Am 06.09.2011 19:30, schrieb Wietse Venema: Matthias Andree: Greetings, I am in a situation where I would like to achieve either of these solutions: Alternative A: - have Postfix's smtp client talk through a command via stdin/stdout (instead of a TCP stream). Can you describe the problem instead of the solution? There may be other solutions than the ones you have in mind. The problem is this: - I cannot connect to the remote SMTP relayhost via plain TCP, it's firewalled on all ports. - The relayhost does not offer submission STARTTLS or SSL-wrapped legacy ports. - I *can* (and am permitted to) connect to a computer in the same LAN as the SMTP server by SSH. - The authentication infrastructure only supports SSH-2 public/private key authentication. The current solution is (options are: -f = background, -M = master, so as to keep the command alive, -N = no command, -L = port forward) ssh -f -M -N -L :mailhub.example.org:25 sshgate.example.org This particular tunnel I'd like to get rid of. 1) It gets stuck across a computer's suspend (I suspect that's a misconfiguration of the firewall and it should die some 2:19 hours after an attempt to send mail because the Linux kernel I'm using would finally consider the TCP stream dead); 2) if for some reason it's not my own SSH process listening on port , I'm in trouble.
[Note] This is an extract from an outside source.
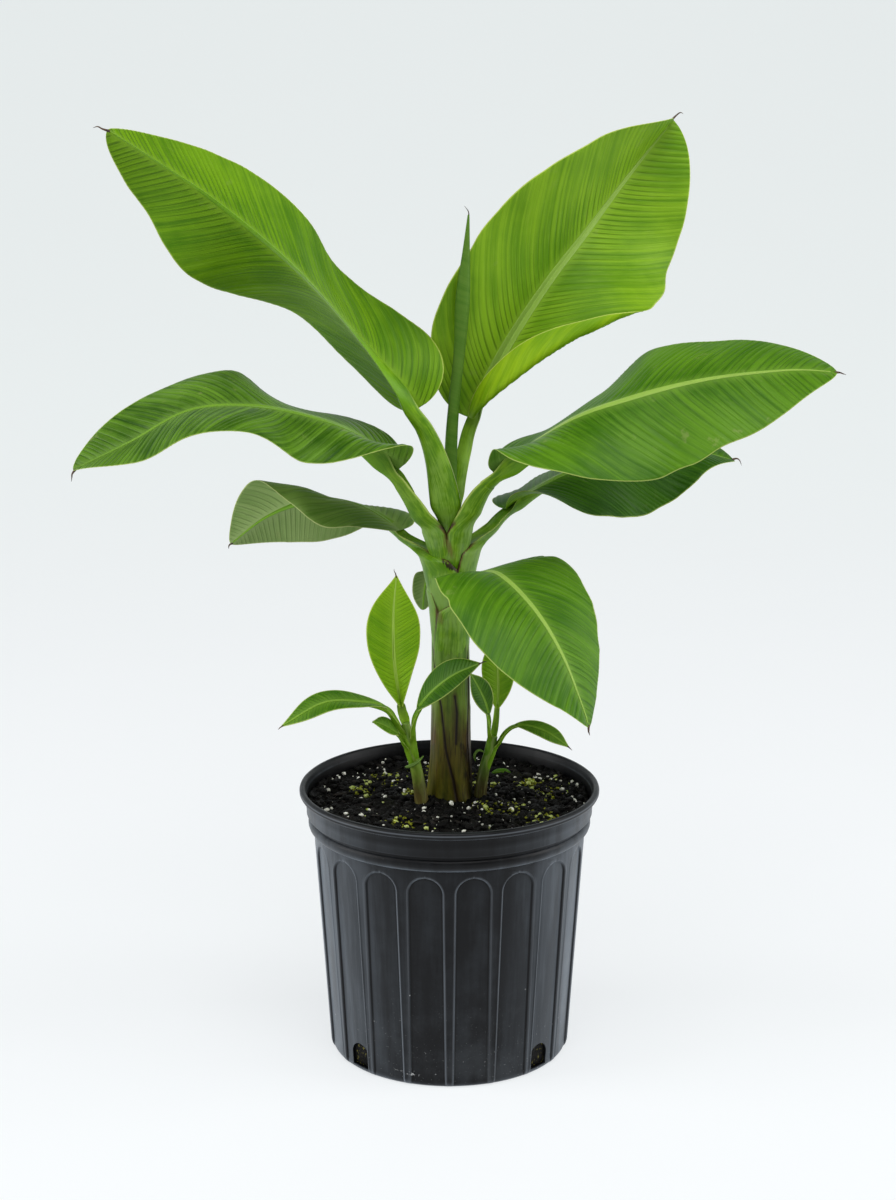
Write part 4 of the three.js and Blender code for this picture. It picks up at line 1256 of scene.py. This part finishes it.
rolled = rolled_skin(
    "rolled_leaf_roll", ROLLED_PATH, ROLLED_RADII, ROLLED_ROWS, ROLLED_COLUMNS, 0.26, (0.3, 1.6)
)
finish_skin(rolled, [TISSUE["mid"][1]], ["rolled_leaf"])


# Suckers
# Two young offshoots that come up out of the mix beside the stem. Each has a short stem of its
# own, a papery pale collar where the lowest leaf base has split, and a few narrow leaves.

SUCKERS = {
    "left": ([[-24.6, -17, 237], [-29, -22, 270], [-34, -27, 294], [-38, -30, 312], [-40, -32, 325]],
             [6.82, 5.59, 5.16, 5.16, 3.87]),
    "right": ([[27.4, -6, 237], [32, -9, 270], [37, -11, 290], [41, -12, 306]],
              [6.39, 5.16, 4.73, 3.87]),
}

# Each leaf also has its tissue, lighter or darker with painted light and shade, and the turn round the
# sucker's stem at which its base sits.
SUCKER_LEAVES = {
    "left_upright": {
        "tissue": "young", "turn": 96, "stalk": [[-40, -32, 324], [-42, -31.5, 332]],
        "size": [[10, 7], [8, 5]],
        "rib": [[-44, -31, 340], [-50, -28, 380], [-51, -26, 424], [-48, -24, 462]],
        "face": [[0.1, -1, 0.1], [0, -1, 0.1]], "width": [26, 25, 27, 24, 12],
        "fold": [[58, 26, 12, 10, 8], [66, 32, 12, 10, 8]],
    },
    "left_arching": {
        "tissue": "mid", "turn": -165, "stalk": [[-40, -34, 316], [-47, -39, 330]],
        "size": [[8, 6], [6, 5]],
        "rib": [[-57, -44, 343], [-79, -54, 351], [-113, -66, 354], [-151, -76, 335]],
        "face": [[0.2, -0.4, 0.9], [-0.1, -0.5, 0.9]], "width": [12, 15, 15, 13, 7],
        "fold": [[25, -5], [0, 5]],
    },
    "left_small": {
        "tissue": "mid", "turn": -170, "stalk": [[-37, -32, 300], [-41, -36, 308]],
        "size": [[6, 4], [4, 3]], "rib": [[-46, -40, 316], [-58, -46, 326], [-70, -52, 332]],
        "face": [[0.2, -0.6, 0.8], [0, -0.6, 0.8]], "width": [7, 9, 9, 8, 4],
        "fold": [[15, 15], [15, 15]],
    },
    "left_inner": {
        "tissue": "deep_painted_shade", "turn": -15, "stalk": [[-35, -35, 310], [-35, -42, 326]],
        "size": [[7, 5], [5, 4]],
        "rib": [[-29, -48, 342], [-15, -56, 362], [4, -66, 380], [28, -76, 394]],
        "face": [[-0.5, -0.6, 0.6], [-0.4, -0.6, 0.7]], "width": [15, 19, 19, 16, 9],
        "fold": [[15, 5], [15, 5]],
    },
    "right_upright": {
        "tissue": "young", "turn": 96, "stalk": [[41, -11.5, 306], [43, -11, 320]],
        "size": [[7, 5], [5, 4]], "rib": [[44, -10, 332], [45, -8, 352], [44, -5, 378], [42, -2, 400]],
        "face": [[0.1, -1, 0.1], [0, -1, 0.1]], "width": [14, 17, 17, 14, 8],
        "fold": [[25, 10], [25, 10]],
    },
    "right_inner": {
        "tissue": "deep_painted_shade", "turn": -170, "stalk": [[39, -16, 306], [38, -20, 318]],
        "size": [[6, 4], [4, 3]],
        "rib": [[36, -24, 330], [32, -28, 345], [26, -32, 359], [19, -36, 373]],
        "face": [[0.5, -0.8, 0.3], [0.4, -0.8, 0.4]], "width": [10, 12, 12, 10, 5],
        "fold": [[15, 5], [15, 5]],
    },
    "right_outer": {
        "tissue": "mid", "turn": 0, "stalk": [[42, -13, 296], [50, -18, 311]], "size": [[6, 4], [4, 3]],
        "rib": [[60, -24, 320], [75, -30, 321], [92, -37, 316], [109, -46, 306]],
        "face": [[0, -0.5, 0.9], [0.2, -0.5, 0.9]], "width": [7, 9, 9, 8, 4],
        "fold": [[15, 5], [0, -5]],
    },
}

SUCKER_ROWS = 130
SUCKER_COLUMNS = 56
SUCKER_HALF = 14
SUCKER_PLEAT = (3.6, 0.1, 0.6)
SUCKER_ENDS = (3, 0.9, 6, 1.0)


def sucker_finish():
    """Young sheaths: olive brown at the foot, bright green above, with fine long lines."""
    material, wire = new_finish("sucker_sheaths")
    place = object_place(wire)
    z = place.parts()[2]
    fibres = place.noise(420, 3.0, 0.6, (1, 1, 0.06))
    cloud = place.noise(60, 4.0, 0.55, (1, 1, 0.5))
    age = (z + (cloud - 0.5) * 0.03).step(0.25, 0.288)
    old = cloud.step(0.4, 0.62).colours((62, 54, 20), (104, 92, 44))
    young = cloud.step(0.4, 0.62).colours((84, 124, 20), (120, 152, 44))
    green = (fibres.step(0.45, 0.7) * 0.4).colours(age.colours(old, young), (160, 172, 92))
    streak = fibres.step(0.55, 0.68) * (1 - age)
    colour = (streak * 0.7).colours(green, (44, 28, 14))
    show(wire, coat(wire, colour, fibres * 0.15 + 0.38, relief(fibres, 0.35, 0.0008)))
    return material


sucker_green = sucker_finish()
young_stalk = stalk_finish("young_stalk", (86, 132, 14), (126, 166, 34), (116, 154, 46), 0.1, 0.0)
# A lighter copy for the stalks of the upright sucker leaves, its midrib much paler: painted light where no
# lamp reaches their front.
painted_lit_upright_stalk = stalk_finish("painted_lit_upright_stalk", (96, 140, 12), (132, 170, 32), (160, 192, 78), 0.0, 0.0)
for side, (path, radii) in SUCKERS.items():
    stem = rolled_skin(
        "sucker_" + side + "_sheaths", path, radii, SUCKER_ROWS, SUCKER_COLUMNS, 0.12, (3.4, -0.7)
    )
    finish_skin(stem, [sucker_green], ["sucker_" + side + "_stem"])
    names = [name for name in SUCKER_LEAVES if name.startswith(side)]
    for seed, name in enumerate(names):
        leaf = SUCKER_LEAVES[name]
        leaf["ends"] = SUCKER_ENDS
        turn = leaf["turn"]
        foot = leaf["stalk"][0][2]
        base = [
            (foot - 34, turn + 120, turn - 120, -1.2, 0), (foot - 14, turn + 95, turn - 95, 0.1, 0.5),
            (foot - 2, turn + 60, turn - 60, 0.3, 1.5),
        ]
        joint = (foot - 6, foot + 7)
        axis = axis_of(path, radii)
        stalk = stalk_skin("stalk_" + name, leaf, base, joint, math.radians(turn), axis)
        green = painted_lit_upright_stalk if name.endswith("upright") else young_stalk
        finish_skin(stalk, [green])
        blade, sides = blade_skin(
            "blade_" + name, leaf, SUCKER_ROWS, SUCKER_HALF, SUCKER_PLEAT, 50 + seed * 2.3
        )
        node = "sucker_" + name.replace("_", "_leaf_")
        finish_skin(blade, TISSUE[leaf["tissue"]], [node], sides)


# Collar flaps
# Where a sucker's lowest leaf base has split, its thin pale edge stands off as a small curled flap.

COLLAR_FLAPS = {
    "left_flap": ([[-41, -27, 281], [-37, -34, 284], [-30, -36, 288], [-24, -32, 293]],
                  [0.5, 1.7, 1.6, 0.6]),
    "right_flap": ([[24, -16, 283], [23, -17, 289], [27, -17, 294], [33, -17, 292]],
                   [0.5, 1.2, 1.2, 0.6]),
}
for name, (path, radii) in COLLAR_FLAPS.items():
    finish_skin(rolled_skin(name, path, radii, 40, 20, 0.3), [TISSUE["pale"][0]])


# Leaf scrap
# A scrap of green leaf that has dropped on the mix behind the stem, curled and lying loose.

SCRAP = [(41, 80, 0.5), (46, 79, 4.0), (54, 78, 4.2), (61, 79, 0.8)]
path = [[x, y, soil_height(x, y) + lift] for x, y, lift in SCRAP]
scrap = rolled_skin("leaf_scrap", path, [0.6, 2.3, 2.5, 0.5], 40, 20, 0.3)
finish_skin(scrap, [TISSUE["mid"][0]])


# Dry tips
# Each leaf ends in a thin brown thread, dried and hooked, left from when it was rolled.

TIP_HOOKS = {
    "upper_left": [(2, 0, -1), (-4, -1, 1), (-8, -1, 3), (-12, -1, 2)],
    "upper_right": [(-2, 0, -2), (3, 1, 3), (7, 1, 6), (10, 1, 5)],
    "right": [(-2, 0, 0), (2, 0, 0), (5, 0, -1), (8, 0, -2)],
    "middle_left": [(2, 0, 1), (-1, 0, -3), (-1.5, 0, -6), (-2, 0, -10)],
    "lower_right": [(-2, 0, 1), (3, 1, 2), (6, 1, 0), (8, 1, -5)],
    "rolled": [(0, 0, -3), (0, 0, 2), (-1.5, 0, 5), (-4, 0, 8)],
    "front_right": [(0, 0, 2), (0, -1, -3), (0.5, -1, -5), (1, -1, -7)],
    "lower_left": [(2, 0, 1), (-1, 1, -1), (-2, 1, -3), (-2, 1, -5)],
    "left_upright": [(0, 0, -2), (-1, 0, 2), (-2, 0, 4), (-2, 0, 6)],
    "left_arching": [(2, 0, 1), (-1, 0, -1), (-2, 0, -2), (-3, 0, -3)],
    "left_inner": [(-2, 0, -1), (2, 0, 1), (4, 0, 1.5), (6, 0, 1)],
    "right_outer": [(-1, 0, 1), (1, 0, -1), (2, 0, -2), (3, 0, -3)],
}


def dry_finish():
    """A dried leaf tip: brown to nearly black, with a crumpled surface."""
    material, wire = new_finish("dry_tip")
    crumple = object_place(wire).noise(700, 4.0, 0.6)
    colour = crumple.step(0.35, 0.65).colours((30, 18, 16), (92, 66, 44))
    show(wire, coat(wire, colour, crumple * 0.2 + 0.6, relief(crumple, 0.6, 0.001)))
    return material


dry = dry_finish()
all_leaves = {**LEAVES, **SUCKER_LEAVES}
for name, hook in TIP_HOOKS.items():
    tip = ROLLED_PATH[-1] if name == "rolled" else all_leaves[name]["rib"][-1]
    path = [[tip[i] + step[i] for i in range(3)] for step in hook]
    thick = 1.3 if name in LEAVES else 0.8
    radii = [thick, thick * 0.6, thick * 0.4, 0.12]
    finish_skin(rolled_skin("dry_tip_" + name, path, radii, 30, 10, 0.1), [dry])


# Floor and light
# A plain pale sweep that rises far behind the plant, a bright even room, and large soft lamps to
# the left, to the right and above.

FLOOR_WIDTH = 130.0
FLOOR_FRONT = -60.0
FLOOR_BACK = 2.5
FLOOR_DROP = 0.0002
FLAT_SHARE = 0.6
SWEEP_RISE = 6.0

stand_alone()
bpy.ops.mesh.primitive_grid_add(x_subdivisions=8, y_subdivisions=60, size=1)
sweep = bpy.context.object
sweep.name = "floor_sweep"
spots = corners_of(sweep)
along = (spots[:, 1] + 0.5) / FLAT_SHARE
rise = np.clip((along - 1) * FLAT_SHARE / (1 - FLAT_SHARE), 0, 1) * math.pi / 2
floor_run = FLOOR_FRONT + (FLOOR_BACK - FLOOR_FRONT) * along
spots[:, 0] *= FLOOR_WIDTH
spots[:, 1] = np.where(along < 1, floor_run, FLOOR_BACK + SWEEP_RISE * np.sin(rise))
spots[:, 2] = SWEEP_RISE * (1 - np.cos(rise)) - FLOOR_DROP
place_corners(sweep, spots)
take(sweep)
bpy.ops.object.shade_smooth()

floor_paper, wire = new_finish("floor_paper")
tooth = object_place(wire).noise(3.0, 3.0)
far_off = object_place(wire).parts()[1].step(0.6, 3.6)
show(wire, wire.node("ShaderNodeBsdfPrincipled", None, {
    "Base Color": tooth.colours((136, 138, 139), (140, 142, 143)),
    "Roughness": tooth * 0.05 + 0.85,
    "Specular IOR Level": 0.1,
    "Emission Color": far_off.colours((243, 246, 248), (249, 255, 255)),
    "Emission Strength": 0.72,
}))
sweep.data.materials.append(floor_paper)

world = bpy.data.worlds.new("room")
world.use_nodes = True
room = world.node_tree.nodes["Background"]
room.inputs["Color"].default_value = (1, 1, 1, 1)
room.inputs["Strength"].default_value = 0.2
bpy.context.scene.world = world


def soft_lamp(name, place, aim, width, height, power):
    """A large even lamp at a place, turned towards a point."""
    stand_alone()
    bpy.ops.object.light_add(type="AREA", location=place)
    lamp = bpy.context.object
    lamp.name = name
    lamp.data.shape = "RECTANGLE"
    lamp.data.size = width
    lamp.data.size_y = height
    lamp.data.energy = power
    away = Vector(place) - Vector(aim)
    lamp.rotation_euler = away.to_track_quat("Z", "Y").to_euler()


soft_lamp("lamp_above", (0.2, -1.3, 2.9), (0, 0, 0.5), 2.4, 1.8, 62)
soft_lamp("lamp_left", (-2.6, -0.5, 1.3), (0, 0, 0.5), 1.6, 2.4, 52)
soft_lamp("lamp_right", (2.6, -0.3, 1.5), (0, 0, 0.5), 1.6, 2.4, 46)

view = bpy.context.scene.view_settings
view.view_transform = "Standard"
view.exposure = 0
bpy.context.scene.cycles.max_bounces = 8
Arguably this should be fixed with authenticated submission (port 587), possibly with certificates; but it has not happened in a year although people promised to look into it.
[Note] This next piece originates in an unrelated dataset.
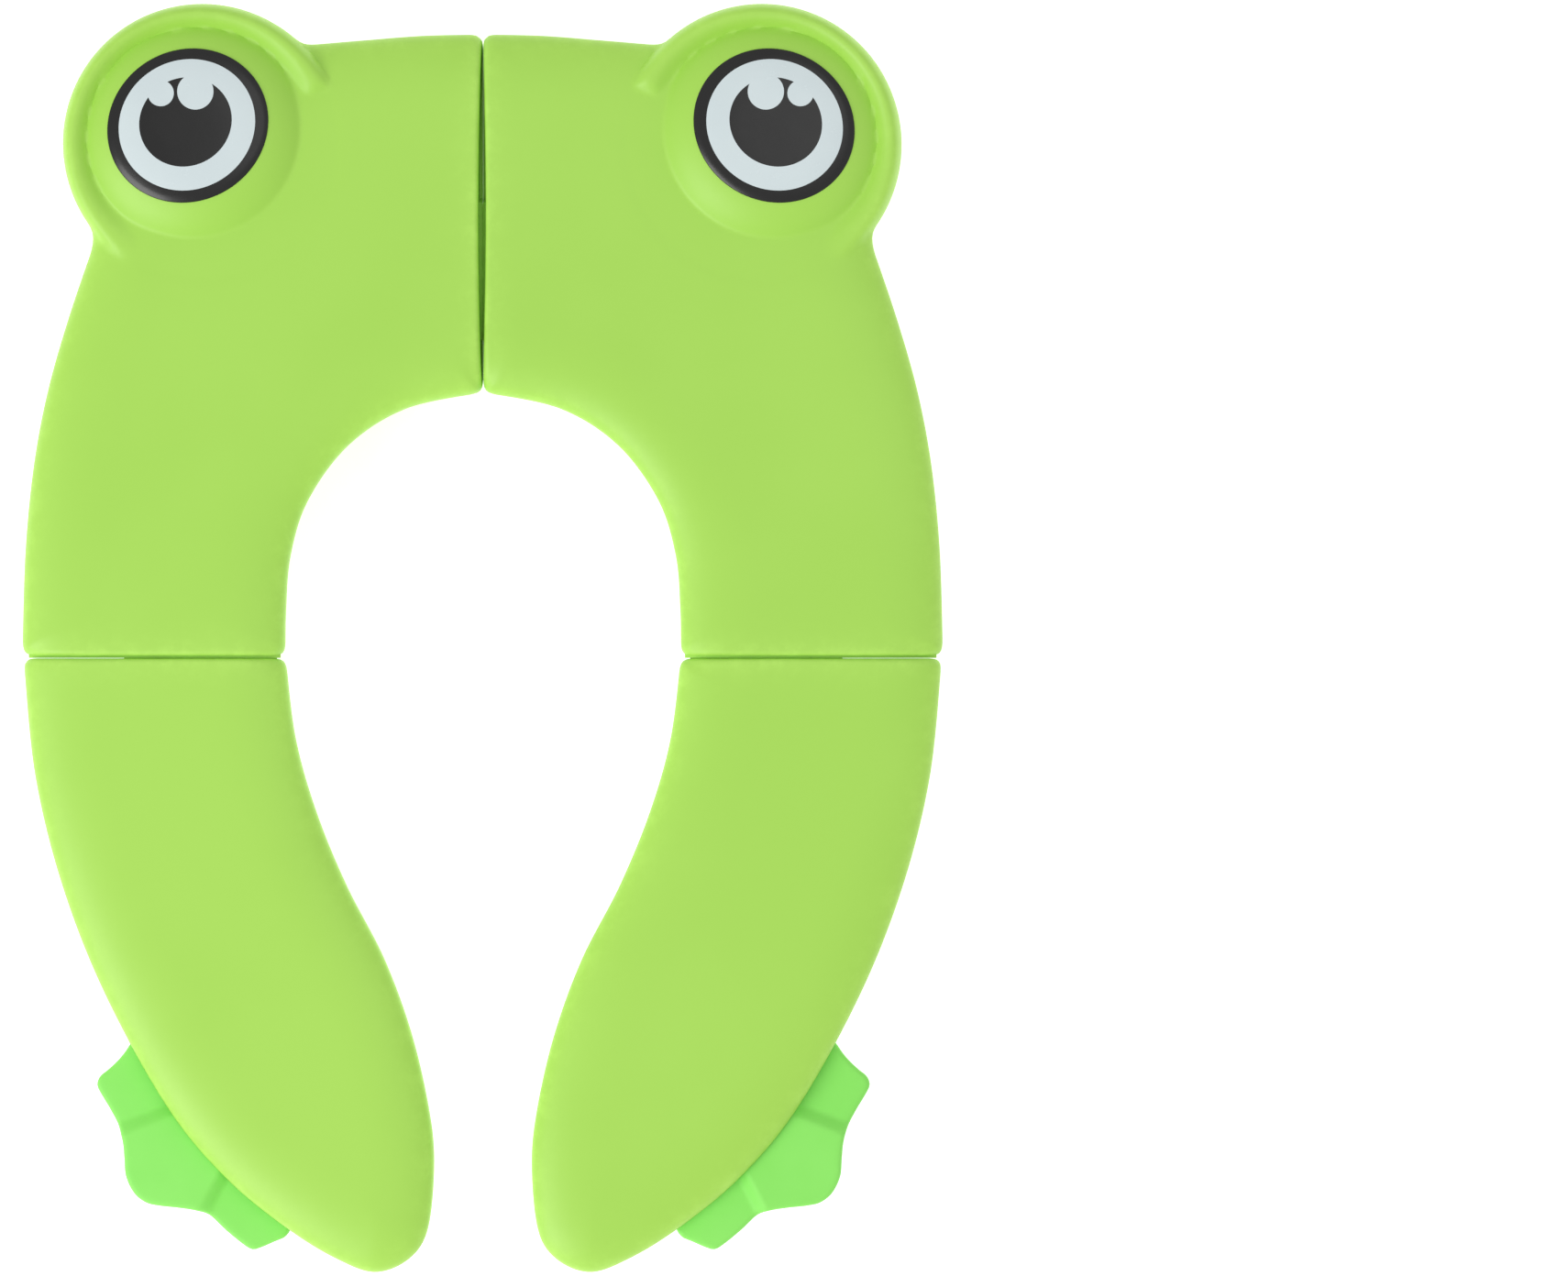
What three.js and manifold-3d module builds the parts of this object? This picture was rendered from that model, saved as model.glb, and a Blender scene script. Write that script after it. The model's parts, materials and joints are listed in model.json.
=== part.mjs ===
// Folding toilet training seat in the shape of a frog: four shells round an oval opening,
// with soft feet, printed eyes and anti-slip pads. Millimetres, +Z up, +Y towards the eyes.
// The origin is on the middle seam, halfway along the seat, at the soles of the pads.
import * as THREE from 'three';
import { mergeVertices } from 'three/addons/utils/BufferGeometryUtils.js';
import Module from 'manifold-3d';

const wasm = await Module();
wasm.setup();

// ---- driving dimensions ----
const fitGap = 0.3; // between pieces that touch
const wall = 2; // thickness of the moulded shells
const skirtZ = 3.2; // lower edge of the shells
const crownZ = 14.5; // top of the seat
const roll = { width: 5, height: 5, steps: 3 }; // rounding of the shells' upper edges

const hinge = { y: -5.6, z: 2.6, barrel: 2.2, bore: 1.35, pin: 1, inner: 62, outer: 108, knuckles: 5 };
const reach = 3.2; // from the hinge axis to the root of a knuckle's arm
const hingeClear = 0.5; // round a knuckle where it turns past the other shell

const spine = { pivotX: 12.4, z: 2.6, front: 89.4, back: 130.9, barrel: 2.2, pockets: 5, floor: 1.6 };
const spineLug = { thick: 3, round: 2.4 };
const spineRung = 2; // between the pockets of the link
const spineNotch = { halfWidth: 4, side: 0.8, above: 0.6 }; // room for the link under the middle seam
const middleSeam = { end: 0.2, bow: 0.95, front: 73.8, back: 181 };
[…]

Re: Postfix talking smtp through stdio command?
Matthias Andree: [ Charset ISO-8859-1 unsupported, converting... ] Am 06.09.2011 19:30, schrieb Wietse Venema: Matthias Andree: Greetings, I am in a situation where I would like to achieve either of these solutions: Alternative A: - have Postfix's smtp client talk through a command via stdin/stdout (instead of a TCP stream). Can you describe the problem instead of the solution? There may be other solutions than the ones you have in mind. The problem is this: - I cannot connect to the remote SMTP relayhost via plain TCP, it's firewalled on all ports. - The relayhost does not offer submission STARTTLS or SSL-wrapped legacy ports. - I *can* (and am permitted to) connect to a computer in the same LAN as the SMTP server by SSH. - The authentication infrastructure only supports SSH-2 public/private key authentication. You did not mention this, but does your machine have a static IP address? Then (a cron job on) the machine in the remote LAN could call out to your machine over TCP, or SSL over TCP, through an appropriate hole poked in the local firewall. Sounds like a fun Perl programming project. Wietse
Re: Postfix talking smtp through stdio command?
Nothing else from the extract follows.